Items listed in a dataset
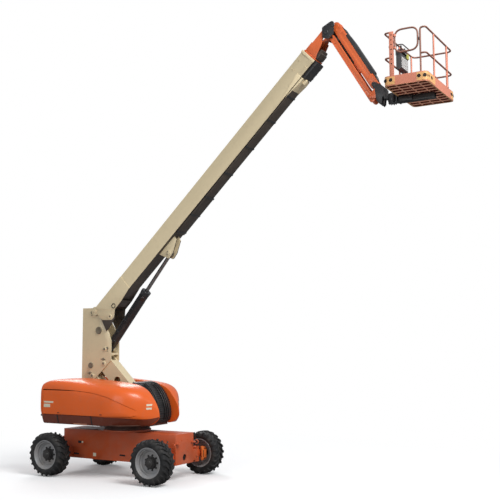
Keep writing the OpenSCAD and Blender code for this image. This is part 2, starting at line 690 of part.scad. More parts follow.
// --- jib -----------------------------------------------------------------------------------------
module jib_knuckle() color("dimgray") difference() {
    union() {
        plate(-tongue_w / 2, tongue_w / 2) {
            polygon([level_pin + [-65, 40], level_pin + [110, 200], jib_pin + [-35, 72],
                     jib_low_pin + [72, 0], jib_low_pin + [20, -76], level_pin + [-20, -70]]);
            translate(jib_pin) circle(r = 80);
            translate(jib_low_pin) circle(r = 72);
        }
        plate(-jib_w / 2, jib_w / 2) {
            translate(level_pin) circle(r = 72);
            translate(jib_low_pin) circle(r = 70);
        }
        bar_y(level_pin, 60, -fly_w / 2 + ear_t + side_gap, fly_w / 2 - ear_t - side_gap);
        bar_y(jib_pin, jib_pin_d / 2, -jib_w / 2, jib_w / 2);
        bar_y(jib_low_pin, jib_pin_d / 2, -jib_link_y - jib_link_t - 10, jib_link_y + jib_link_t + 10);
    }
    bar_y(level_pin, jib_pin_d / 2 + pin_gap, -300, 300);
}

module jib_arm() color("orangered") from_point(jib_pin, -jib_a) difference() {
    plate(-jib_w / 2, jib_w / 2) link_outline(jib_l, jib_h);
    // hollow box
    block([fork_l + 8, -jib_w / 2 + 8, -jib_h / 2 + 8], [jib_l - fork_l - 8, jib_w / 2 - 8, jib_h / 2 - 8]);
    // fork slots for the tongues at both ends
    for (x = [-jib_h, jib_l - fork_l])
        block([x, -tongue_w / 2 - side_gap, -jib_h], [x + jib_h + fork_l, tongue_w / 2 + side_gap, jib_h]);
    for (x = [0, jib_l]) bar_y([x, 0], jib_pin_d / 2 + pin_gap, -jib_w, jib_w);
}

module jib_link(s) color("orangered") scale([1, s, 1]) from_point(jib_low_pin, -jib_a) difference() {
    plate(jib_link_y, jib_link_y + jib_link_t) link_outline(jib_l + link_over, jib_link_h);
    for (x = [0, jib_l]) bar_y([x, 0], jib_pin_d / 2 + pin_gap, 0, jib_w);
}

module jib_head() color("dimgray") {
    // outlines from the upper pin as [x, z]
    foot = [[196, -307], [182, -431], [145, -470], [75, -393]];
    tongue = [[0, 80], [90, 30], [218, -86], [275, -150], [275, -283]];
    cheek = [[-13, 27], [60, 30], [215, -84], [215, -307]];
    strap = [[45, -290], jib_drop + [0, -36], jib_drop + [0, 36], [15, -190], [-7, -116]];
    plate(-tongue_w / 2, tongue_w / 2) {
        translate(head_pin) circle(r = 80);
        polygon([for (p = concat(tongue, foot, [[22, -340], [70, -150], [30, -100]])) head_pin + p]);
    }
    // cheeks outside the arm and the links
    both_sides() plate(head_y - head_cheek_t, head_y) {
        polygon([for (p = concat(cheek, foot, strap)) head_pin + p]);
        translate(head_low_pin) circle(r = 40);
    }
    // block that joins them, and the arm that carries the rotator
    block([head_pin[0] + 135, -head_y, head_pin[1] - 307], [head_pin[0] + 215, head_y, head_pin[1] - 110]);
    block([head_pin[0] + 200, -70, turn_z0 + 68], [turn_x - 60, 70, turn_z1 - 6]);
    bar_y(head_pin, jib_pin_d / 2, -head_y, head_y);
    both_sides() bar_y(head_low_pin, jib_pin_d / 2, jib_link_y - 3, head_y);
    translate([turn_x, 0, turn_z0]) cylinder(r = turn_r, h = turn_z1 - turn_z0);
}

// --- platform ------------------------------------------------------------------------------------
module platform_support() color("dimgray") {
    for (z = [turn_z0 - clamp_t - seat_gap, turn_z1 + seat_gap]) translate([turn_x, 0, z]) {
        cylinder(r = turn_r, h = clamp_t);
        block([0, -70, 0], [plat_gap - 20, 70, clamp_t]);
    }
    block([turn_x + turn_r + 12, -150, turn_z0 - clamp_t - seat_gap],
          [plat_x0 - seat_gap, 150, turn_z1 + clamp_t + seat_gap]);
    // beam under the deck
    difference() {
        block([turn_x + turn_r + 12, -60, plat_z0 - beam_h], [plat_x1 - 130, 60, plat_z0 - seat_gap]);
        block([plat_x0 + 20, -50, plat_z0 - beam_h + 10], [plat_x1 - 129, 50, plat_z0 - 10]);
    }
}

// Plan of the platform with round corners, drawn in by t
function arc(x, y, r, a0) = [for (a = [0:15:90]) [x + r * cos(a0 + a), y + r * sin(a0 + a)]];
module deck_plan(t) polygon(concat(
    arc(plat_x1 - plat_r, plat_y - plat_r, plat_r - t, 0),
        arc(plat_x0 + plat_r, plat_y - plat_r, plat_r - t, 90),
    arc(plat_x0 + plat_r, -plat_y + plat_r, plat_r - t, 180),
    arc(plat_x1 - plat_r, -plat_y + plat_r, plat_r - t, 270)));

module platform_floor() color("orangered") {
    bar_t = 10;
    difference() {
        translate([0, 0, plat_z0]) linear_extrude(plat_z1 + toe_h - plat_z0) deck_plan(0);
        translate([0, 0, plat_z0 - 1]) linear_extrude(plat_z1 + toe_h - plat_z0 + 2) deck_plan(toe_t);
    }
    translate([0, 0, plat_z1 - 5]) linear_extrude(5) deck_plan(1);
    for (i = [1:4]) translate([plat_x0 + i * plat_w / 5 - bar_t / 2, 0, 0])
        block([0, -plat_y + 1, plat_z0], [bar_t, plat_y - 1, plat_z1 - 1]);
    for (i = [1:9]) translate([0, -plat_y + i * plat_l / 10 - bar_t / 2, 0])
        block([plat_x0 + 1, 0, plat_z0 + 10], [plat_x1 - 1, bar_t, plat_z1 - 1]);
}

// Rail tube between two points
module rail(a, b) {
    v = b - a;
    l = norm(v);
    translate(a) rotate([0, acos(v[2] / l), atan2(v[1], v[0])]) cylinder(r = rail_r, h = l, $fn = 24);
}
module rail_run(p) {
    for (i = [0:len(p) - 2]) rail(p[i], p[i + 1]);
    for (q = p) translate(q) sphere(r = rail_r, $fn = 24);
}

module platform_rails() color("orangered") {
    i = rail_r + 2;
    x0 = plat_x0 + i;
    x1 = plat_x1 - i;
    y = plat_y - i;
    foot = plat_z1 + toe_h + seat_gap;
    for (z = [rail_z, mid_rail_z])
        rail_run([[gate_x0 - 40, -y, z], [x0, -y, z], [x0, y, z], [x1, y, z], [x1, -y, z],
            [gate_x1 + 40, -y, z]]);
    for (p = [[x0, y], [x0, 0], [x1 - 130, y], [x1, 480], [x1, -390]])
        rail([p[0], p[1], foot], [p[0], p[1], rail_z]);
    // lanyard anchors under the back top rail
    for (s = [-1, 1]) difference() {
        translate([x0, s * anchor_y, rail_z - rail_r - 22]) block([-4, -30, -34], [4, 30, 26]);
        translate([x0 - 20, s * anchor_y, rail_z - rail_r - 26]) rotate([0, 90, 0]) cylinder(r = 13, h = 40);
    }
    // posts each side of the gate: a flat one for the hinges and a round one
    block([gate_x0 - 65, -y - rail_r, foot], [gate_x0 - 15, -y + rail_r, rail_z + rail_r]);
    rail([gate_x1 + 40, -y, foot], [gate_x1 + 40, -y, rail_z]);
    // hinge rings round the gate's back tube
    for (z = gate_rings) translate([gate_a, gate_y, z]) difference() {
        cylinder(r = rail_r + 10, h = 40);
        translate([0, 0, -1]) cylinder(r = rail_r + pin_gap, h = 42);
    }
}

module platform_gate() color("orangered") {
    z0 = plat_z1 + 620;
    z1 = rail_z + 30;
    rail_run([[gate_a, gate_y, z0], [gate_a, gate_y, z1], [gate_b, gate_y, z1], [gate_b, gate_y, z0],
        [gate_a, gate_y, z0]]);
    // collars that rest on the hinge rings
    for (z = gate_rings) translate([gate_a, gate_y, z + 40 + seat_gap]) cylinder(r = rail_r + 6, h = 14);
}

module control_console() color("dimgray") {
    x = plat_x0 + rail_d + 2 + seat_gap;
    block([x, -265, plat_z1 + 480], [x + 125, 265, plat_z1 + 800]);
    block([x, -265, plat_z1 + 800 - 1], [x + 95, 265, plat_z1 + 900]);
}

// --- the whole machine ---------------------------------------------------------------------------
place() chassis_frame();
place() axle(true);  // front_axle
place() axle(false);  // rear_axle
place() slew_ring();
place() knuckle(1);  // knuckle_left
place() knuckle(-1);  // knuckle_right
place() tie_rod();
place() tyre(axle_x, 1);  // tyre_front_left
place() tyre(axle_x, -1);  // tyre_front_right
place() tyre(-axle_x, 1);  // tyre_rear_left
place() tyre(-axle_x, -1);  // tyre_rear_right
place() rim(axle_x, 1);  // rim_front_left
place() rim(axle_x, -1);  // rim_front_right
place() rim(-axle_x, 1);  // rim_rear_left
place() rim(-axle_x, -1);  // rim_rear_right
place() hub(axle_x, 1);  // hub_front_left
place() hub(axle_x, -1);  // hub_front_right
place() hub(-axle_x, 1);  // hub_rear_left
place() hub(-axle_x, -1);  // hub_rear_right
place() turntable_deck();
place() counterweight();
place() engine();
place() hood(1);  // hood_left
place() hood(-1);  // hood_right
place() door(1);  // door_left
place() door(-1);  // door_right
place() lift_link();
place() timing_link();
place() upright();
place() lift_barrel();
place() lift_rod();
place() boom_base();
place() boom_mid();
place() boom_fly();
place() hose_tray();
place() tip_guard();
place() jib_knuckle();
place() jib_arm();
place() jib_link(1);  // jib_link_left
place() jib_link(-1);  // jib_link_right
place() jib_head();
place() platform_support();
place() platform_floor();
place() platform_rails();
place() platform_gate();
place() control_console();
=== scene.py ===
# %% [markdown]
# # A telescopic boom lift, finished part by part
# The machine is a platform on a long arm: a chassis on four wheels, a turntable under two moulded
# hoods, a tower, a three-part boom, a short jib and a railed platform. Its construction is a packed
# frame that already holds the main sizes and every joint. This notebook gives each part its finish,
# its rounded edges and the small things that a plain frame leaves out.

# %% Load the frame and its joints, and a way to measure a part's box
import json
import math

import bmesh
import bpy
import numpy as np
from mathutils import Matrix, Vector


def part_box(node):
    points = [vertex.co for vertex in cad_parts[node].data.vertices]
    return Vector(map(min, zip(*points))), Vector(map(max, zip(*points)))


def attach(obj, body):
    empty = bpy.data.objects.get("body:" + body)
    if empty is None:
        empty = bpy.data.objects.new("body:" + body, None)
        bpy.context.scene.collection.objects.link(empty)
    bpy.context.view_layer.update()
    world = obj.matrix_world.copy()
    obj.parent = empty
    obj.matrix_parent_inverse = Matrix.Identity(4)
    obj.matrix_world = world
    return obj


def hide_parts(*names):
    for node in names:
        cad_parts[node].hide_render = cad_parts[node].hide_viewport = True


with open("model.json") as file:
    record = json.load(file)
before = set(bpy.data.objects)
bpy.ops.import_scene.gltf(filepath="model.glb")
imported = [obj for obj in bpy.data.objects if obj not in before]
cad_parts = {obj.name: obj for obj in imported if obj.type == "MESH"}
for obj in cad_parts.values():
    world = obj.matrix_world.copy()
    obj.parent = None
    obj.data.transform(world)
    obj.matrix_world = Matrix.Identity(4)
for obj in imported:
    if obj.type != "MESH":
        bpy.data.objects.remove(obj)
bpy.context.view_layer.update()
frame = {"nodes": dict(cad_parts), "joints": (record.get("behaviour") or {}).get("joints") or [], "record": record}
joints = {j["name"]: j for j in frame["joints"]}

# %% [markdown]
# ## Places on the machine
# The main places are read and not typed in: a joint says where its pin is, and a node's box says how
# large it is. The small fittings then stand at offsets in metres from these places, so they stay
# on their part. The boom and the jib lean, which makes such offsets awkward, so each gets a small
# function that turns "so far along, so far above the pin" into a point.

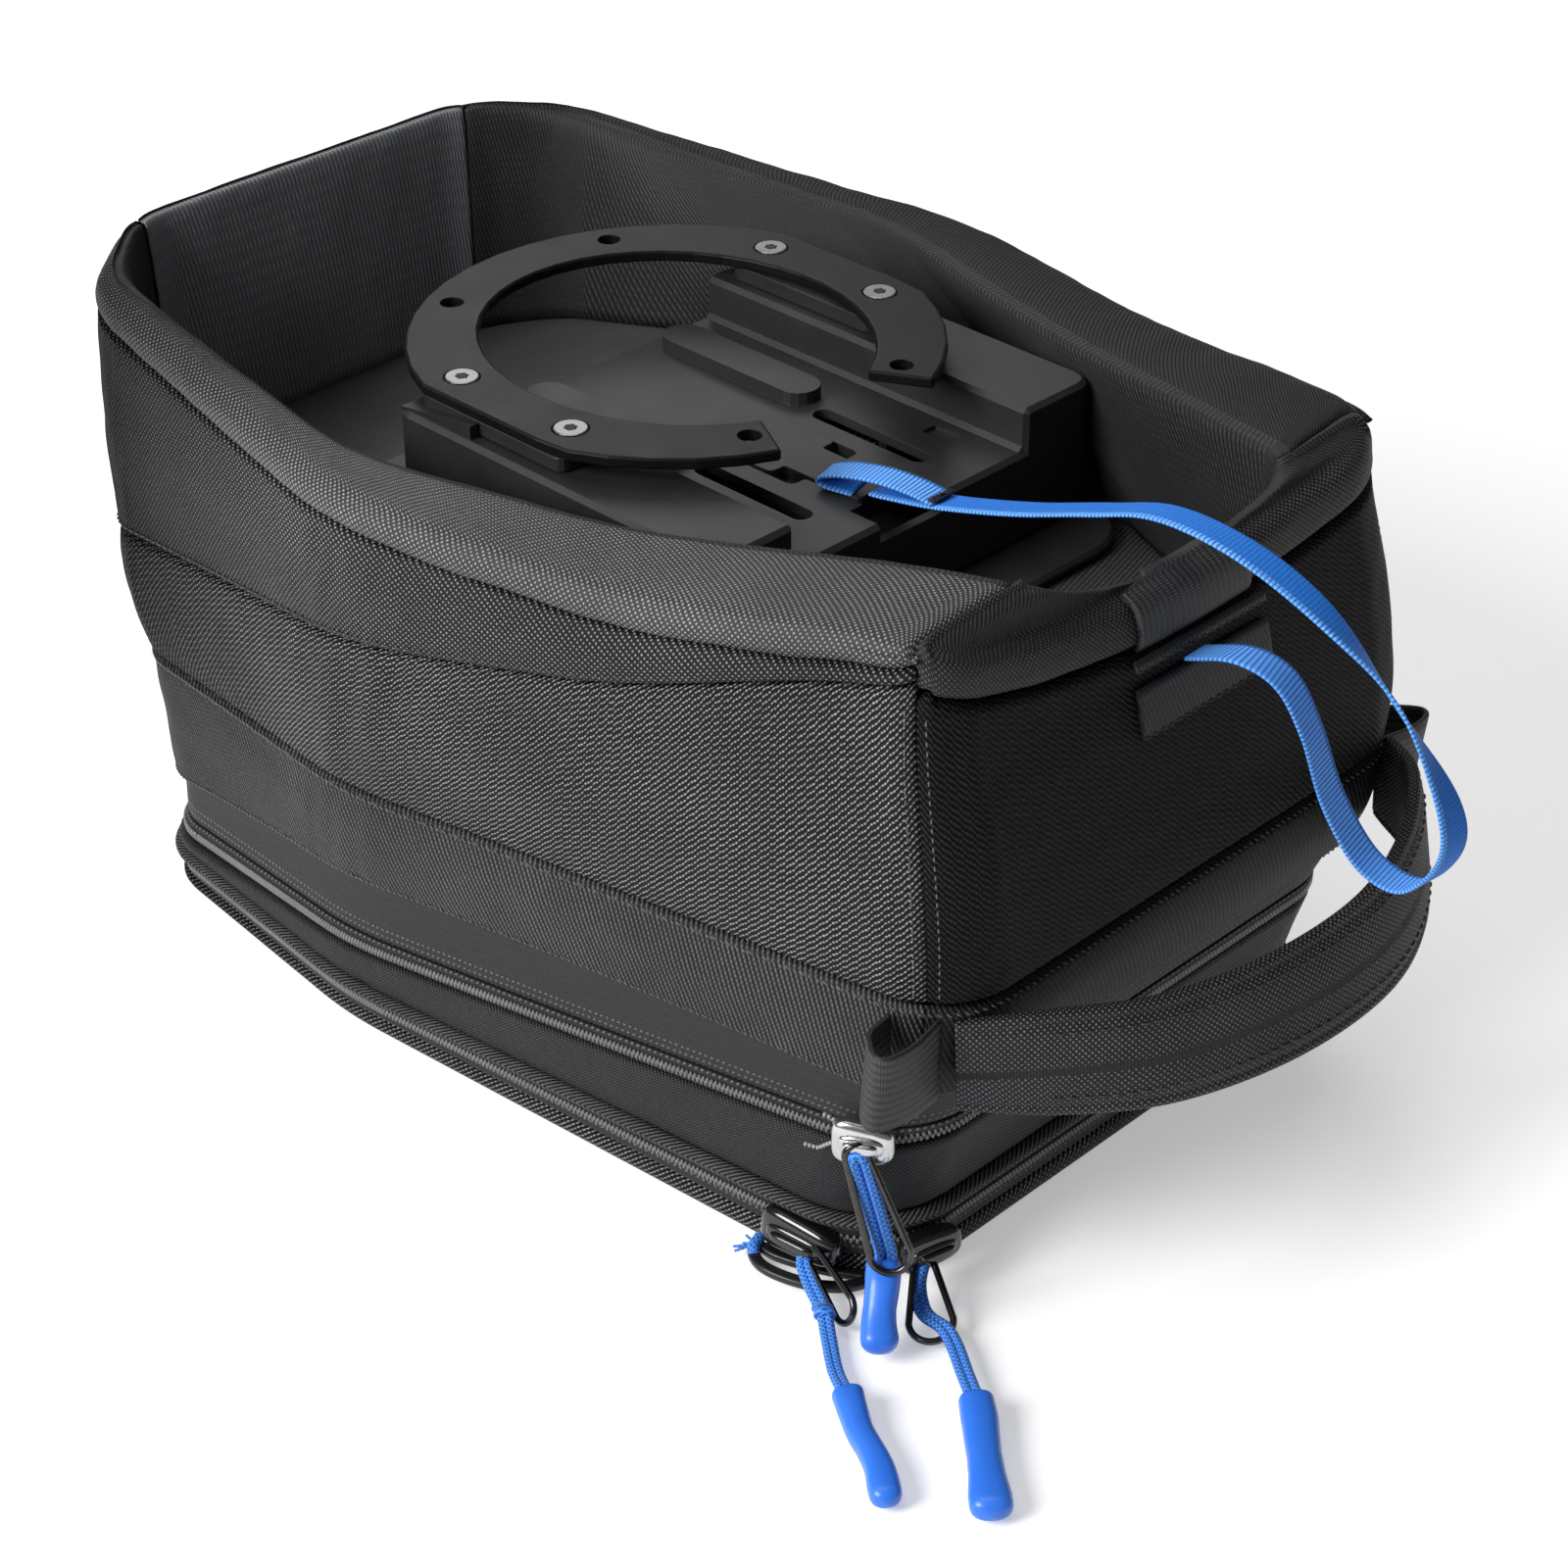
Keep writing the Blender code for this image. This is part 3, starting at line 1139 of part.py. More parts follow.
def place_slider(carrier, label, spot, along, out, finish, pull, drop=0.0):
    """Puts a slider on its body and its pull on a second body that turns on the slider. The wire's
    ends lie lower than the pivot by the drop."""
    slide_body = body(label + "_slider_body", spot)
    carry(carrier, slide_body)
    slider = build_slider(label + "_slider", spot, along, out, finish)
    carry_on(slide_body, slider)
    pivot = spot + out * (SLIDER_DEPTH * SLIDER_FLAT + WIRE_RADIUS + GAP)
    pull_body = body(label + "_pull_body", pivot)
    carry_on(slide_body, pull_body)
    wire_end, cord_end, tip, width, height = pull
    wire_start = pivot - Vector((0.0, 0.0, drop))
    carry_on(pull_body, *build_pull(label, wire_start, wire_end, cord_end, tip, width, height))
    print(label, "slider at", [round(v, 2) for v in spot], "along", [round(v, 4) for v in along],
          "pull pivot", [round(v, 2) for v in pivot])


def build_sliders():
    station = near_station(121.0)
    seat = LID_ZIP_INSET - 0.4
    spot, along, out = wall_spot(station, line_height(LID_ZIP_LINE, station), seat)
    place_slider(band_body, "left", spot, along, out, black_metal,
                 ((158.0, -113.5, 6.2), (177.0, -130.0, 5.2), (212.0, -150.0, 4.6), 10.0, 8.0))
    station = REAR_NEAR + CORNER_STEPS / 2 + 0.02
    spot, along, out = wall_spot(station, line_height(LID_ZIP_LINE, station), seat)
    place_slider(band_body, "rear", spot - along * SLIDER_LENGTH / 3, along, out, black_metal,
                 ((183.0, -96.5, 6.2), (202.0, -110.0, 5.2), (234.0, -133.0, 4.6), 10.0, 8.0))
    station = near_station(130.0)
    spot, along, out = wall_spot(station, line_height(EXPANSION_LINE, station), -0.4)
    place_slider(bag_body, "expansion", spot, along, out, nickel,
                 ((152.0, -107.5, 27.0), (158.0, -109.5, 21.0), (177.5, -121.0, 11.0), 9.0, 8.0), WIRE_PINCH)


build_sliders()
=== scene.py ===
import math

import bmesh
import bpy
import numpy as np
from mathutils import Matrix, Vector


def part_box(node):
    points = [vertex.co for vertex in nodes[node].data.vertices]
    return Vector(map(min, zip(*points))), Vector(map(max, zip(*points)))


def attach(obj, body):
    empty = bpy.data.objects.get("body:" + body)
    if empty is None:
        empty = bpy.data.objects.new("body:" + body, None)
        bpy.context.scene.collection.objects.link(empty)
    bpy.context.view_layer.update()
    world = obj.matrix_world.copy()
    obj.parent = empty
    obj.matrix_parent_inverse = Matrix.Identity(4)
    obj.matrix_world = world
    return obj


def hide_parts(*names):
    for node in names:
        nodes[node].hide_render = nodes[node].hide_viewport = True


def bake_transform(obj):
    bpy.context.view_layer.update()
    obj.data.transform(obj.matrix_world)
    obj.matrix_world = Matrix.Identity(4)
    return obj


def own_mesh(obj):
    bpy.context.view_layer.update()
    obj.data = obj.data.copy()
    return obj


# Looks of a tank bag that lies upside down on its lid. Sizes here are in millimetres, and mm turns them
# into metres. X runs from the narrow front to the handle end, Y across and Z up from the floor.

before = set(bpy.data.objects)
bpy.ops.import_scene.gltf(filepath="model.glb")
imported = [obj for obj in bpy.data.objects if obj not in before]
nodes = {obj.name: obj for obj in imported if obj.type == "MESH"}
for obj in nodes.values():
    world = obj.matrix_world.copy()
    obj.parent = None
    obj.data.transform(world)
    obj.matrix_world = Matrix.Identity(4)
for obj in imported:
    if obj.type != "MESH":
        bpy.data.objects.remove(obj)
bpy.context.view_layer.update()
mm = 0.001


# camera, at the photograph's angle

cameraPlace = dict(eye=(621.7, -603.9, 615.0), aim=(15.0, 13.5, 52.8), lens=77.9, sensor=36.0, reach=20.0)


def standAt(data, eye, aim):
    # a camera or lamp at a point in metres, turned to look at another
    thing = bpy.data.objects.new(data.name, data)
    thing.location = eye
    thing.rotation_euler = (Vector(aim) - Vector(eye)).to_track_quat("-Z", "Y").to_euler()
    bpy.context.scene.collection.objects.link(thing)
    return thing


def makeCamera(place):
    data = bpy.data.cameras.new("camera")
    data.lens = place["lens"]
    data.sensor_width = place["sensor"]
    data.clip_end = place["reach"]
    bpy.context.scene.camera = standAt(data, Vector(place["eye"]) * mm, Vector(place["aim"]) * mm)


makeCamera(cameraPlace)
print("camera placed")


# shape of the bag's wall in plan: x, half width and corner radius from front to handle end

wallPlan = dict(
    lid=[(-158.0, 60.0, 20.0), (-146.0, 103.0, 24.0), (-45.0, 113.0, 150.0), (157.0, 94.0, 30.0)],
    rim=[(-187.0, 66.0, 44.0), (-160.0, 99.0, 48.0), (-12.0, 128.0, 140.0), (181.0, 97.0, 18.0)],
    brim=[(-180.0, 63.6, 28.0), (-158.0, 86.0, 32.0), (-28.0, 103.0, 90.0), (160.0, 52.0, 10.0)],
    recess=[(-180.0, 63.6, 28.0), (-155.0, 82.0, 32.0), (88.0, 82.0, 20.0), (160.0, 52.0, 10.0)],
    rimHeight=197.0, frontLean=(50.0, 125.0), rearLean=(20.0, 105.0))
topLean = dict(heights=(112.0, 202.0), forward=9.0, near=2.0, far=6.0, farRadius=12.0, nearRise=9.0,
               farRise=4.0,
               riseFrom=50.0, riseTo=155.0)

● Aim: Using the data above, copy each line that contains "json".

● Problem solution:
import json
with open("model.json") as file:
    record = json.load(file)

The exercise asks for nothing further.